I don't think an arbitrary choice of test is "like not hiring women", but other than that yours is a valid criticism (personally I'd suspect it to bias for wealth).

I somewhat buy the anticipatory response elsewhere that essentially it's no worse than some of the other arbitrary choices -- basically, every style of assessment will miss some good candidates.


Also a senior engineer. I tried factorio demo out for maybe 30 minutes, but hated the fact that I actually have to walk the engineer around and do menial tasks like resource collection myself. Why can't I just do stuff with mouse cursor like in most other top-down strategy games? Maybe the game changes in later stages, but the demo seemed to be full of nonsense busywork that is prevalent in survival games.


Independent of the thesis of the article, which is obviously terrible, it does get much better very quickly.

The "gather resources yourself" stage is like the first 5 minutes of the game, more so to force people to automate; I actually think it's an intentional stylistic choice to demonstrate how they are different. Like the first technologies one gets automates all of the resource collection in the game (and later tier resources can't be collected by hand). It becomes a pretty good point and click strategy game very quickly. In fact after the first couple hours you can basically play the game from the map screen if you want, using blue prints to put down large buildings and spidertrons as units to move around, without moving your main character ever again.

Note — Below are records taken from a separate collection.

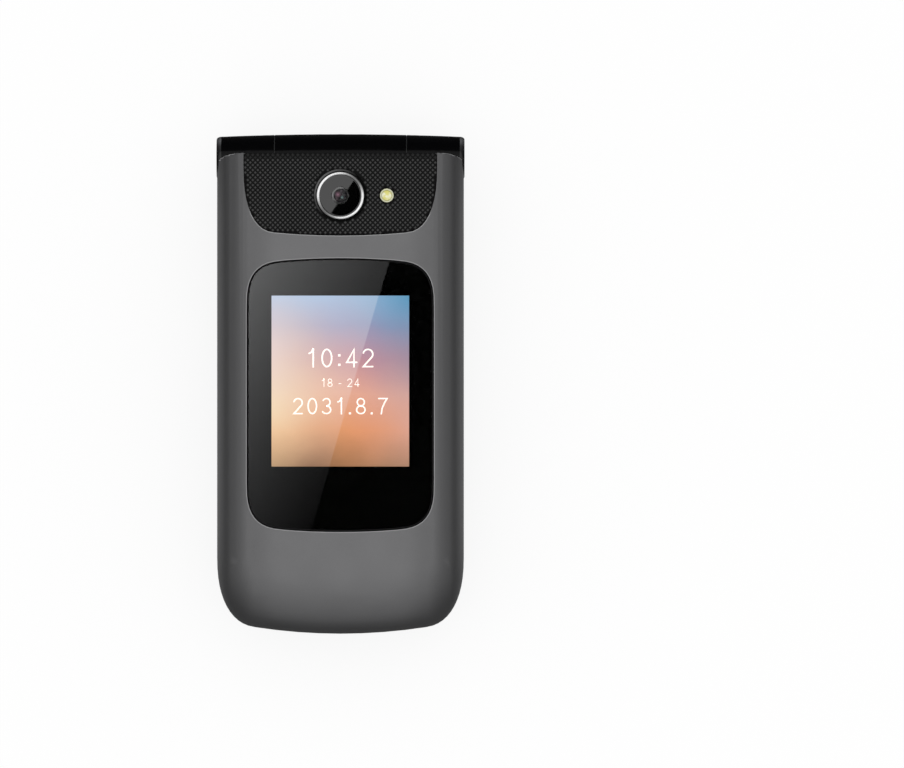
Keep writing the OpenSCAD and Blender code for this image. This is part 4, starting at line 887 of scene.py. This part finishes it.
# ---------- pieces inside, as the CAD has them ----------
for mat, nodes in ((WRAP, ("battery",)), (BOARD, ("main_board", "lid_board")),
                   (TRAY, ("outer_display", "inner_display")),
                   (GOLD, ("battery_contacts", "vibration_weight")), (COPPER, ("hinge_flex",)),
                   (MOULDED, ("loudspeaker", "antenna", "camera_module")), (DARK_STEEL, ("hinge_spring",)),
                   (STEEL, ("shield_cans", "sim_holder", "microphone", "vibration_motor", "dome_sheet", "hinge_case",
                            "hinge_shaft", "hinge_bush", "earpiece", "lid_screws"))):
    for node in nodes:
        paint_node(node, mat)


# ---------- studio ----------
def stage_mesh(name, verts, faces, mat, only_gloss=True):
    mesh = mesh_of(name, verts, faces)
    mesh.materials.append(mat)
    ob = bpy.data.objects.new(name, mesh)
    scene.collection.objects.link(ob)
    if only_gloss:
        ob.visible_camera = ob.visible_diffuse = ob.visible_shadow = ob.visible_volume_scatter = False


def seen_directly(n):
    """1 for camera, glossy and transmission rays."""
    p = n.add("LightPath")
    return n.math("MAXIMUM", n.math("MAXIMUM", p.outputs["Is Camera Ray"], p.outputs["Is Glossy Ray"]),
                  p.outputs["Is Transmission Ray"])


def floor_material():
    """White that takes the phone's shadow, most of it glowing where it is seen directly."""
    m, n = new_material("white_sweep")
    diffuse, glow, mix = n.add("BsdfDiffuse"), n.add("Emission"), n.add("MixShader")
    diffuse.inputs[0].default_value = (0.93, 0.93, 0.93, 1)
    glow.inputs[0].default_value = (1, 1, 1, 1)
    n.link(n.math("MULTIPLY", seen_directly(n), 0.85), mix.inputs[0])
    n.link(diffuse.outputs[0], mix.inputs[1])
    n.link(glow.outputs[0], mix.inputs[2])
    n.show(mix.outputs[0])
    m.cycles.emission_sampling = "NONE"
    return m


def light_material(name, strength=None):
    """Light alone, at the level that strength(nodes) gives the socket of; black without it."""
    m, n = new_material(name)
    glow = n.add("Emission")
    if strength:
        n.link(strength(n), glow.inputs["Strength"])
    else:
        glow.inputs["Strength"].default_value = 0.0
    n.show(glow.outputs[0])
    m.cycles.emission_sampling = "NONE"
    return m


def glow_material(name, *ramps):
    """Light whose level follows a product of ramps, each (axis, from, to, [(share, level), ...]) in millimetres."""
    def strength(n):
        level = None
        for axis, low, high, stops in ramps:
            top = max(v for p, v in stops)
            along = n.range(n.axis(axis), low * MM, high * MM, 0.0, 1.0)
            r = n.math("MULTIPLY", n.ramp(along, greys([(p, v / top) for p, v in stops])), top)
            level = n.math("MULTIPLY", level, r) if level else r
        return level

    return light_material(name, strength)


def plane_glow(name, at_zero, per_x, per_y, gain):
    """Light whose display level, out of 255, is given at the middle and changes evenly with each millimetre."""
    def strength(n):
        level = n.math("ADD", n.math("MULTIPLY", n.axis("X"), per_x / MM / 255),
                       n.math("MULTIPLY", n.axis("Y"), per_y / MM / 255))
        level = n.math("MAXIMUM", n.math("ADD", level, at_zero / 255), 0.0)
        light = n.math("POWER", n.math("DIVIDE", n.math("ADD", level, 0.055), 1.055), 2.4)
        return n.math("MULTIPLY", n.math("MAXIMUM", n.math("SUBTRACT", light, 0.0008), 0.0), gain)

    return light_material(name, strength)


QUAD = [(0, 1, 2, 3)]
FLOOR_REACH, FLOOR_Z = 3.0, -0.00004
stage_mesh("floor", [(x * FLOOR_REACH, y * FLOOR_REACH, FLOOR_Z) for x, y in ((-1, -1), (1, -1), (1, 1), (-1, 1))],
           QUAD, floor_material(), only_gloss=False)

world = bpy.data.worlds.new("studio")
scene.world = world
world.use_nodes = True
world.node_tree.nodes["Background"].inputs["Color"].default_value = (1, 1, 1, 1)
world.node_tree.nodes["Background"].inputs["Strength"].default_value = 1.0

# Dark studio wall and table round the phone, which only gloss sees: they give the rounded edges their dark band
WALL_R, WALL_LO, WALL_HI, TABLE_Z, WALL_SEGS = 450.0, 0.5, 530.0, 0.01, 48
ring = [(WALL_R * math.cos(2 * math.pi * i / WALL_SEGS), WALL_R * math.sin(2 * math.pi * i / WALL_SEGS))
        for i in range(WALL_SEGS)]
stage_mesh("studio_wall", [(x * MM, y * MM, z * MM) for z in (WALL_LO, WALL_HI) for x, y in ring],
           [(i, (i + 1) % WALL_SEGS, WALL_SEGS + (i + 1) % WALL_SEGS, WALL_SEGS + i) for i in range(WALL_SEGS)],
           glow_material("studio_wall",
                         ("Z", 0, WALL_HI, [(0.0, 0.05), (0.18, 0.05), (0.34, 0.09), (0.5, 0.22), (0.73, 0.42),
                                            (1.0, 0.72)]),
                         ("Y", -WALL_R, WALL_R, [(0.0, 1.3), (0.07, 1.25), (0.15, 0.6), (0.28, 0.8), (0.4, 0.95),
                                                 (0.6, 0.95), (0.85, 0.15), (1.0, 0.1)])))
stage_mesh("dark_table", [(x * MM, y * MM, TABLE_Z * MM) for x, y in ring], [tuple(range(WALL_SEGS))],
           glow_material("dark_table", ("Y", -150, 150, [(0.0, 0.08), (0.3, 0.12), (0.4, 0.42), (0.62, 0.42),
                                                         (0.7, 0.05), (1.0, 0.02)])))
# Slanted flag beyond the tip, which the tip's rounded end mirrors
FLAG_LO, FLAG_HI = 500, 620
stage_mesh("tip_flag", [(x * MM, y * MM, z * MM) for x, y, z in ((-250, -420, FLAG_LO), (250, -420, FLAG_LO),
                                                                 (250, -220, FLAG_HI), (-250, -220, FLAG_HI))], QUAD,
           glow_material("tip_flag", ("Z", FLAG_LO, FLAG_HI, [(0.0, 0.45), (1.0, 0.75)])))


def seen_in_glass(x, y, height, z=FACE_Z):
    """Where the point that the camera sees mirrored at (x, y) on level glass lies, that far above it."""
    k = height / (CAM_Z - z)
    return ((x + (x - CAM_X) * k) * MM, (HINGE_Y + y + (HINGE_Y + y - CAM_Y) * k) * MM, (z + height) * MM)


def card(name, height, corners, mat, z=FACE_Z):
    stage_mesh(name, [seen_in_glass(x, y, height, z) for x, y in corners], QUAD, mat)


# Black card above the glass, and under it the bright cards whose slanted edges show in the glass
card("black_card", 420, ((-21, -80), (21, -80), (21, 6), (-21, 6)), light_material("black_card"))
card("gloss_card", 400, ((-24, -84), (-7.1, -81.5), (10.9, -19.8), (-24, -19.8)),
     plane_glow("gloss_card", 30.4, -1.559, 1.004, 13.07))
card("lens_card", 400, ((-6, -13.2), (-3.05, -13.2), (4.78, -2.0), (-6, -2.0)),
     glow_material("lens_card", ("Y", 46, 66, [(0.0, 1.05), (1.0, 1.0)])), FACE_Z - LID_T + GLASS_D)

softbox_data = bpy.data.lights.new("top_softbox", "AREA")
softbox_data.shape = "RECTANGLE"
softbox_data.size, softbox_data.size_y = 0.7, 0.9
softbox_data.energy = 1.0
softbox = bpy.data.objects.new("top_softbox", softbox_data)
softbox.location = (0, 0.02, 1.5)
softbox.visible_camera = False
scene.collection.objects.link(softbox)
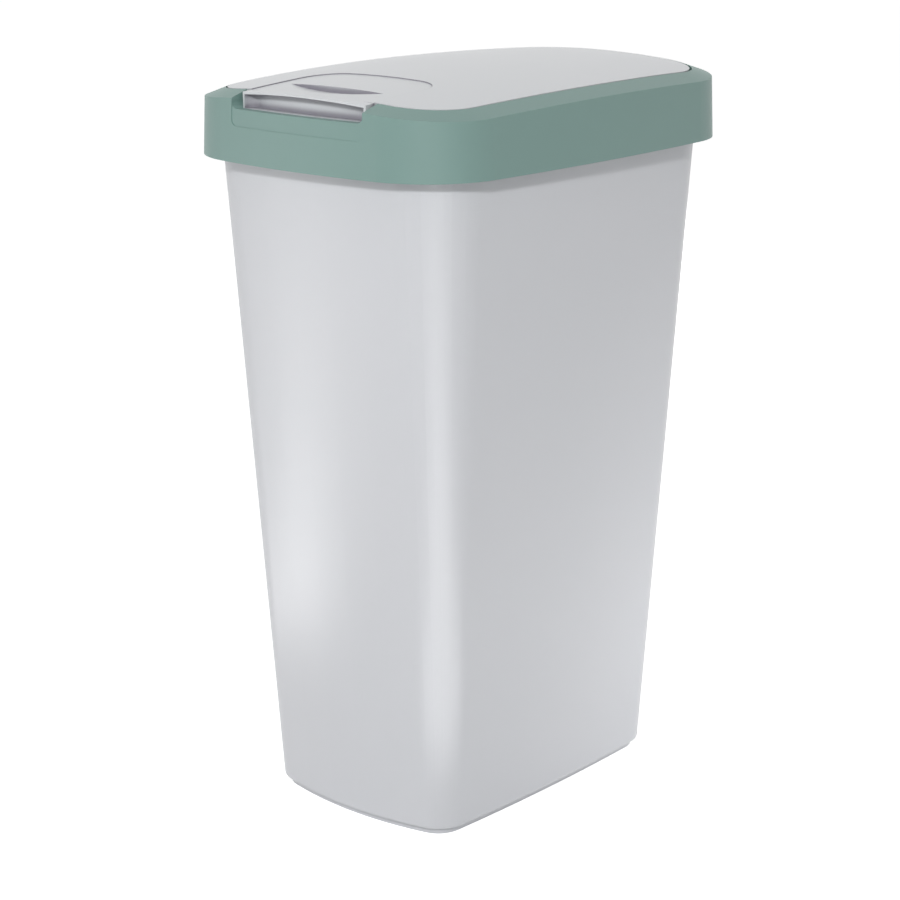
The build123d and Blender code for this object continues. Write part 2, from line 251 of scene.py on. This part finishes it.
# %% Lay the floor
FLOOR_REACH = 12.0
FLOOR_GLOW = 0.74
floor_mesh = bpy.data.meshes.new("floor")
floor_corners = [(x, y, 0) for x, y in ((-1, -1), (1, -1), (1, 1), (-1, 1))]
floor_mesh.from_pydata([tuple(FLOOR_REACH * c for c in corner) for corner in floor_corners],
                       [], [(0, 1, 2, 3)])
floor = bpy.data.objects.new("floor", floor_mesh)
scene.collection.objects.link(floor)
floor_finish = bpy.data.materials.new("matt_white_board")
floor_finish.use_nodes = True
tree = floor_finish.node_tree
tree.nodes.clear()
board = add_node(tree, "ShaderNodeBsdfDiffuse", {"Color": linear("F2F2F2")}).outputs[0]
glow = add_node(tree, "ShaderNodeEmission",
                {"Color": linear("FFFFFF"), "Strength": FLOOR_GLOW}).outputs[0]
lifted = add_node(tree, "ShaderNodeAddShader", {0: board, 1: glow}).outputs[0]
mixed = add_node(tree, "ShaderNodeMixShader", {0: seeing_rays(tree), 1: board, 2: lifted})
add_node(tree, "ShaderNodeOutputMaterial", {"Surface": mixed.outputs[0]})
floor_mesh.materials.append(floor_finish)
print("floor half width in m", FLOOR_REACH)

# %% [markdown]
# The world gives an even light from all round. It is kept weak, because a strong one would wash
# out the bands of light and shade by which the eye reads a smooth form.

# %% Light the world
AMBIENT = 0.31
SEEN_WHITE = 1.0
world = bpy.data.worlds.new("studio")
world.use_nodes = True
scene.world = world
tree = world.node_tree
tree.nodes.clear()
soft = add_node(tree, "ShaderNodeBackground",
                {"Color": linear("FFFFFF"), "Strength": AMBIENT}).outputs[0]
white = add_node(tree, "ShaderNodeBackground",
                 {"Color": linear("FFFFFF"), "Strength": SEEN_WHITE}).outputs[0]
mixed = add_node(tree, "ShaderNodeMixShader", {0: seeing_rays(tree), 1: soft, 2: white})
add_node(tree, "ShaderNodeOutputWorld", {"Surface": mixed.outputs[0]})
print("ambient strength", AMBIENT)

# %% [markdown]
# Every lamp here is a flat glowing rectangle that the camera doesn't see. A real softbox both
# lights a surface and is mirrored in it, and on a smooth form the two are hard to place at once.
# So two of the lamps here only light the bin, two are only mirrored in it, and the other three do
# both.

# %% Add lamps
def add_lamp(name, width, height, watts, place, turned):
    """A rectangular lamp, width by height in metres, that shines along its own -Z."""
    light = bpy.data.lights.new(name, "AREA")
    light.shape = "RECTANGLE"
    light.size = width
    light.size_y = height
    light.energy = watts
    lamp = bpy.data.objects.new(name, light)
    lamp.location = place
    lamp.rotation_euler = turned
    lamp.visible_camera = False
    scene.collection.objects.link(lamp)
    print(name, "at", [round(c, 2) for c in lamp.location])
    return lamp


print("every lamp is a rectangle that the camera doesn't see")

# %% [markdown]
# The key lamp is small, to the right of the front and fairly high. It makes the rounded corner
# brighter than the walls beside it, and it is hard enough to draw the frame's shadow on the
# bucket. Softboxes fill in from the left, from behind and from above, and a weak lamp low behind
# on the right brightens the foot of the side. Each is given as a photographer would say it:
# degrees round from the front and up, metres away, width and height, and watts.

# %% Place the lamps
SOFTBOXES = {
    "left_softbox": (-42, 8, 2.6, 0.9, 1.9, 8.0),
    "key_lamp": (34, 28, 2.8, 0.22, 0.22, 31.0),
    "low_lamp": (130, -26, 0.54, 0.2, 0.08, 0.4),
    "back_softbox": (203, 12, 2.8, 1.2, 1.2, 18.0),
    "top_softbox": (-20, 78, 2.4, 1.4, 1.4, 7.0),
}
UNMIRRORED = ("low_lamp", "back_softbox")  # their reflections would glare on the side and lid
bin_middle = (solid_box[0] + solid_box[1]) / 2
for name, (around, above, away, width, height, watts) in SOFTBOXES.items():
    turn, rise = math.radians(around), math.radians(above)
    toward = Vector((math.sin(turn) * math.cos(rise), -math.cos(turn) * math.cos(rise),
                     math.sin(rise)))
    softbox = add_lamp(name, width, height, watts, bin_middle + away * toward,
                       toward.to_track_quat("Z", "Y").to_euler())
    softbox.visible_glossy = name not in UNMIRRORED

# %% [markdown]
# A wall that is seen from above mirrors what lies on the floor, not what stands round it. So the
# soft bands of light on the front and in the rounded corner come from strip lamps that lie on the
# floor and point up, in line with the mirrored rays. Each starts near the foot, because the foot
# mirrors the floor close by and the rim mirrors it further out. The strips are only mirrored: they
# lay a sheen on the walls and don't light them. Each is given by the degrees round, the metres to
# its near and far end, its width and its watts.

# %% Lay the strip lamps on the floor
STRIPS = {
    "front_strip": (-46, 0.45, 2.1, 0.25, 5.5),
    "corner_strip": (51, 0.26, 1.8, 0.48, 7.0),
}
STRIP_LIFT = 0.004  # metres above the floor, so that the floor doesn't cover them
for name, (around, near, far, width, watts) in STRIPS.items():
    turn, reach = math.radians(around), (near + far) / 2
    strip = add_lamp(name, width, far - near, watts,
                     (reach * math.sin(turn), -reach * math.cos(turn), STRIP_LIFT),
                     (math.pi, 0, turn))
    strip.visible_diffuse = False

Like this is how the mid game looks (user designed blue prints, bots build it automatically, etc): https://www.youtube.com/watch?v=M0k1YeMm-6o


> and do menial tasks like resource collection myself

That is PAINFUL in Factorio for a reason. It forces you to automate it away as soon as humanly possible. Which is the point of the game.


The manual resource collection aspect becomes automatic once you have a basic factory setup.

There's also a mod called long reach[1] which allows you to do most things without walking around. If you want to give the game a second chance I'd look into that.

To give an analogy with programming. The demo is more like setting up your programming project, which can be a bit tedious. While the normal game play is more like thinking about the software you're building, defining good abstractions, thinking about how to structure your code both on a macro and micro scale, keeping things DRY etc

[1] https://mods.factorio.com/mod/themightygugi_longreach


> and do menial tasks like resource collection myself

They've actually changed the early game so this part isn't necessary anymore (assuming you're talking about mining ore).


You might like shapez.io


>Why can't I just do stuff with mouse cursor like in most other top-down strategy games?

Because thats not what the game is. If you want that, play something else.


I agree with this - having watched the trailer and played the demo, Factorio looks to me like a game of managing logistics of transporting resources around, featuring a conveyor belt system that only works in 2D.

In another game, I'd consider that an annoying micromanagement feature.